[Instructions to follow] Your task is to repeat the listing exactly.

** Start **

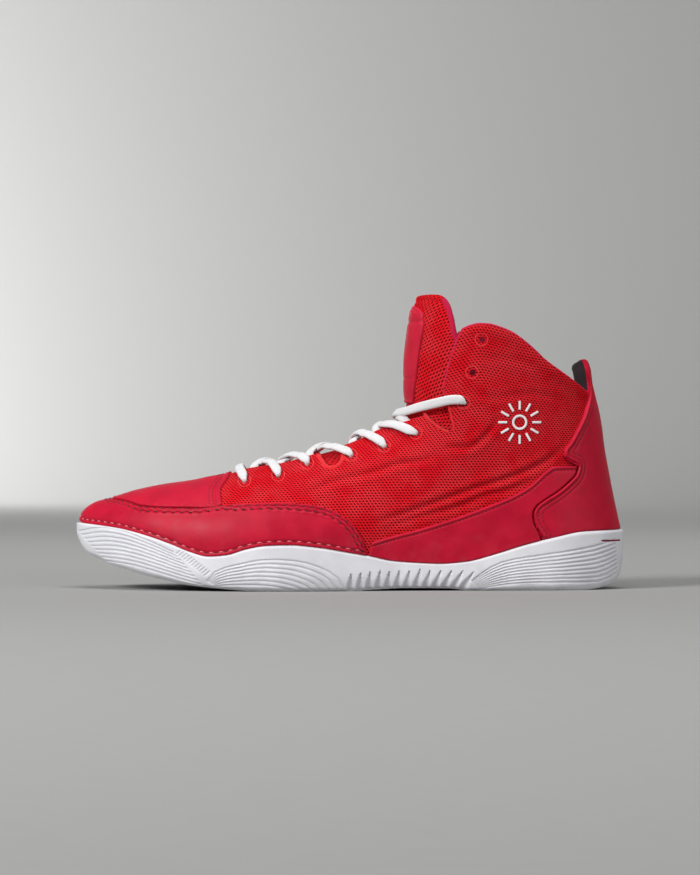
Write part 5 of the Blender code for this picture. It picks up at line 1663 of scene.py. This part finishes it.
def perforations(patch, height):
    """Small dark ovals on the counter below the tab: painted shade where its pin holes are."""
    heap = Heap()
    steps = np.array((-0.30, -0.1, 0.1, 0.30))[:, None] * MM
    section = np.array((0.3, 1.0, 1.0, 0.3))[:, None, None] * oval(8, *PIN_OVAL, 1.0)
    for side in SIDES:
        points, normals = patch.at(side, height), patch.bases[side][1]
        flat, facing = points.reshape(-1, 3), normals.reshape(-1, 3)
        for k in range(PIN_HOLES):
            row, column = divmod(k, PIN_COLUMNS)
            along = PIN_START[0] + PIN_STEP[0] * column + 0.002 * math.sin(k * 2.4) - 0.0012 * row
            up = PIN_START[1] + PIN_STEP[1] * row + 0.004 * math.cos(k * 1.7)
            x, z = side_view([(along, up)])[0]
            i = np.hypot(flat[:, 0] - x, flat[:, 2] - z).argmin()
            across = unit(np.cross(facing[i], (0.0, 0.0, 1.0)))
            line = flat[i] + steps * across - facing[i] * 0.04 * MM
            heap.add(*swept(line, *frames_along(line, np.broadcast_to(facing[i], (4, 3))), section))
    ride(heap.piece("counter_pin_hole_shade", [FINISH["thread"]]), "smooth")


def make_tab_lining():
    front = path_through(side_view(COUNTER_FRONT))
    low, high = (share * COLLAR_HEIGHT for share in (TAB_LINING_UP[0] - 0.014, TAB_LINING_UP[1] + 0.014))
    left = front[(front[:, 1] >= low) & (front[:, 1] <= high)] + (LINING_SET_BACK, 0.0)
    right = heel_line(left[0, 1], left[-1, 1], 12)
    bottom = np.array((left[0], right[0]))
    top = np.array((left[-1], right[-1]))
    grid = coons(bottom, right, top, left, 1 - (1 - np.linspace(0, 1, 30)) ** 2, np.linspace(0.0, 1.0, 24))
    patch = Patch(grid, "last")
    base = patch.at(LATERAL, 0.0)
    away = distance_to(base, np.concatenate((base[::-1, 0], base[0], base[:, -1])))
    depth = TAB_LINING_THICKNESS + rounded(away, TAB_PADDING, 3 * MM)
    piece = shell_piece("tab_inside", patch.layer(0.0), patch.layer(-depth), [FINISH["tab"]])
    lay_cloth(piece)
    return ride(piece, "lining", "tab_lining")


# Tongue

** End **

[Solution]
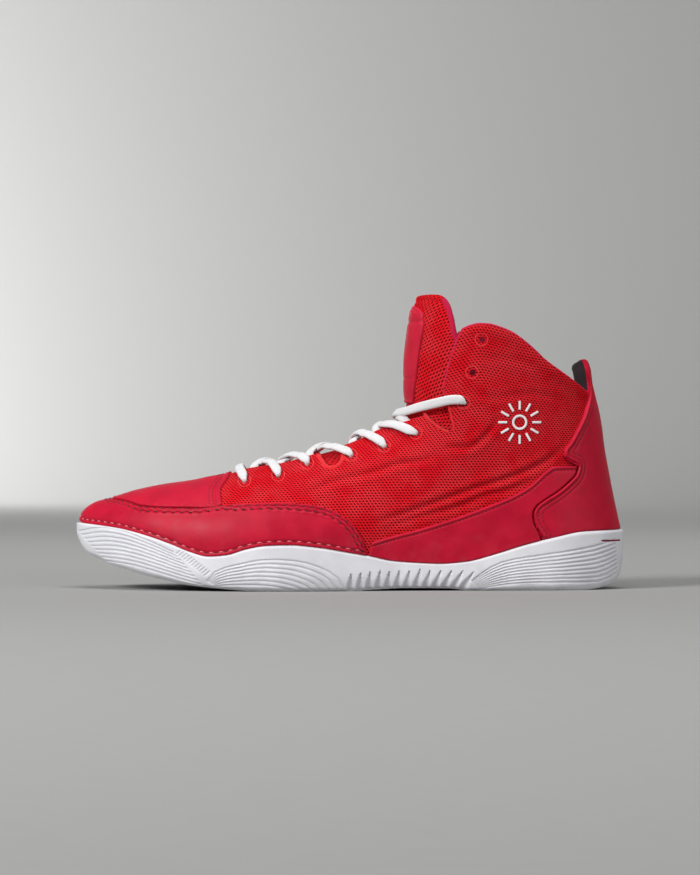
Write part 5 of the Blender code for this picture. It picks up at line 1663 of scene.py. This part finishes it.
def perforations(patch, height):
    """Small dark ovals on the counter below the tab: painted shade where its pin holes are."""
    heap = Heap()
    steps = np.array((-0.30, -0.1, 0.1, 0.30))[:, None] * MM
    section = np.array((0.3, 1.0, 1.0, 0.3))[:, None, None] * oval(8, *PIN_OVAL, 1.0)
    for side in SIDES:
        points, normals = patch.at(side, height), patch.bases[side][1]
        flat, facing = points.reshape(-1, 3), normals.reshape(-1, 3)
        for k in range(PIN_HOLES):
            row, column = divmod(k, PIN_COLUMNS)
            along = PIN_START[0] + PIN_STEP[0] * column + 0.002 * math.sin(k * 2.4) - 0.0012 * row
            up = PIN_START[1] + PIN_STEP[1] * row + 0.004 * math.cos(k * 1.7)
            x, z = side_view([(along, up)])[0]
            i = np.hypot(flat[:, 0] - x, flat[:, 2] - z).argmin()
            across = unit(np.cross(facing[i], (0.0, 0.0, 1.0)))
            line = flat[i] + steps * across - facing[i] * 0.04 * MM
            heap.add(*swept(line, *frames_along(line, np.broadcast_to(facing[i], (4, 3))), section))
    ride(heap.piece("counter_pin_hole_shade", [FINISH["thread"]]), "smooth")


def make_tab_lining():
    front = path_through(side_view(COUNTER_FRONT))
    low, high = (share * COLLAR_HEIGHT for share in (TAB_LINING_UP[0] - 0.014, TAB_LINING_UP[1] + 0.014))
    left = front[(front[:, 1] >= low) & (front[:, 1] <= high)] + (LINING_SET_BACK, 0.0)
    right = heel_line(left[0, 1], left[-1, 1], 12)
    bottom = np.array((left[0], right[0]))
    top = np.array((left[-1], right[-1]))
    grid = coons(bottom, right, top, left, 1 - (1 - np.linspace(0, 1, 30)) ** 2, np.linspace(0.0, 1.0, 24))
    patch = Patch(grid, "last")
    base = patch.at(LATERAL, 0.0)
    away = distance_to(base, np.concatenate((base[::-1, 0], base[0], base[:, -1])))
    depth = TAB_LINING_THICKNESS + rounded(away, TAB_PADDING, 3 * MM)
    piece = shell_piece("tab_inside", patch.layer(0.0), patch.layer(-depth), [FINISH["tab"]])
    lay_cloth(piece)
    return ride(piece, "lining", "tab_lining")


# Tongue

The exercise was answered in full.